Noble warns that by placing all our emphasis on a “faith in Christ,” we make the initial decision moment the key point of salvation. In so doing, we relegate Christ to a subordinate position as merely a means to the end of our salvation. It is then essential that Christ remains the subject of the Gospel and not us. According to Noble, there is a distorted kind of evangelistic preaching that tells us little of Christ but focuses rather on heaven and hell and the need for conversion. The great biblical story is narrowed and restricted to refer merely to the moment of the individual’s conversion. The result is a conversion-centered Christianity instead of a Christ-centered Christianity.

Much of my upbringing aligned me with the “Fall” Redemption” pathway with an obsession with original sin. I realized that much of this emphasis has placed me in a courtroom with God as a Judge. Metaphorically, Gen 3, with its emphasis on the fall, was presented to me as my most original story. Being guilty and feelings of unworthiness shaped my early childhood perception of myself, especially when the first things said about me as a baby were that I was “born” a problem to God.” The overall flow of this Gospel was this: when you turn from God, God turns from you. If you turn back to God, God will turn back to you. This places salvation in our hands. Our response becomes everything. This scenario leaves us with the nagging question: Is God only facing me when I decide to face him?

Much freedom came to me as I anchored myself in Gen. 1 as my most original story. This enabled me to celebrate the beautiful truth that God likes me and calls me good. Instead of thinking that I need to get back in His embrace, I have this deep sense that I have always been in the hands of God. (Irenaeus) He has never let go of me. The very essence of who I am is anchored in God’s grace. And I believe I am to live “from” this” position as my base camp. This more orthodox healing/therapeutic gospel has helped me to understand that God is not “watching me” as a judge but “watching out for me” as in the story of the prodigal son. The overall flow of this healing Gospel was this: when we turn from God, God doesn’t turn from us. God is always turned toward us.

From a NT perspective, this means that I view my life through the eyes of the resurrection. It is the recapitulation of the first creation in the new creation. The movement is from light to darkness, from the positive to the negative. Not the other way around. I link Genesis 1 with the resurrection. I am embraced through the “Faith OF Christ,” in his self-offering love demonstrated through his life, death, and resurrection. This too, is my most original story.

Now, to circle back to the actions of my dad at the Hotel where we were invited for a scrumptious dinner… If it was me, I would have chosen to avert the crisis by staying with my wife and children rather than confront the angry men with power. Thankfully, my father wasn’t hurt, but maybe the broken beer bottles and alley conversion can serve as a metaphor for the broken ways in which we presented a courtroom gospel, instead of a healing gospel. 

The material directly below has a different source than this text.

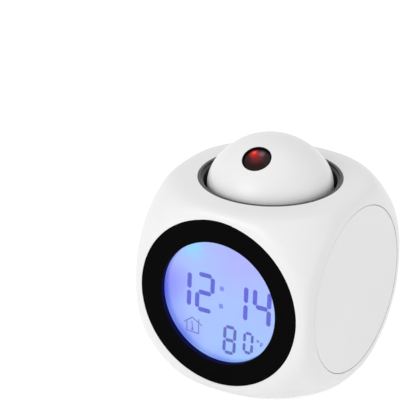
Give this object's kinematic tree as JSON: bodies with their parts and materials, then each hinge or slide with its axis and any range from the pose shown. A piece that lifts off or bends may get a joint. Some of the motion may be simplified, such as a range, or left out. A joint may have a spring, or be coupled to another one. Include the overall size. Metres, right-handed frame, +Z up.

Bradley Jersak summarizes this essay well. He wrote in A More Christlike God:

Christ did not come to change the Father, or to appease the wrath of an angry judge, but to reveal the Father. God is like Jesus, exactly like Jesus. God has always been like Jesus. We did not know that, but now we do. Paul said God was in Christ, reconciling the world to himself. It’s not the Father that needed to be reconciled to the world. It’s the world that needed to be reconciled to the Father. Jesus, perfectly revealing the heart of the Father, confronts the sin of the world this way: I forgive you. Even when we turn away from God, he is always there, confronting us with his love. God is always toward us. Always for us. He comes, not as a condemning judge, but as a great physician. Jesus was saving us from Satan, sin and death; not saving us from God.[1]


[1] Jersak, Bradley. A More Christlike God: A More Beautiful Gospel (p. 294). CWR Press. Kindle Edition.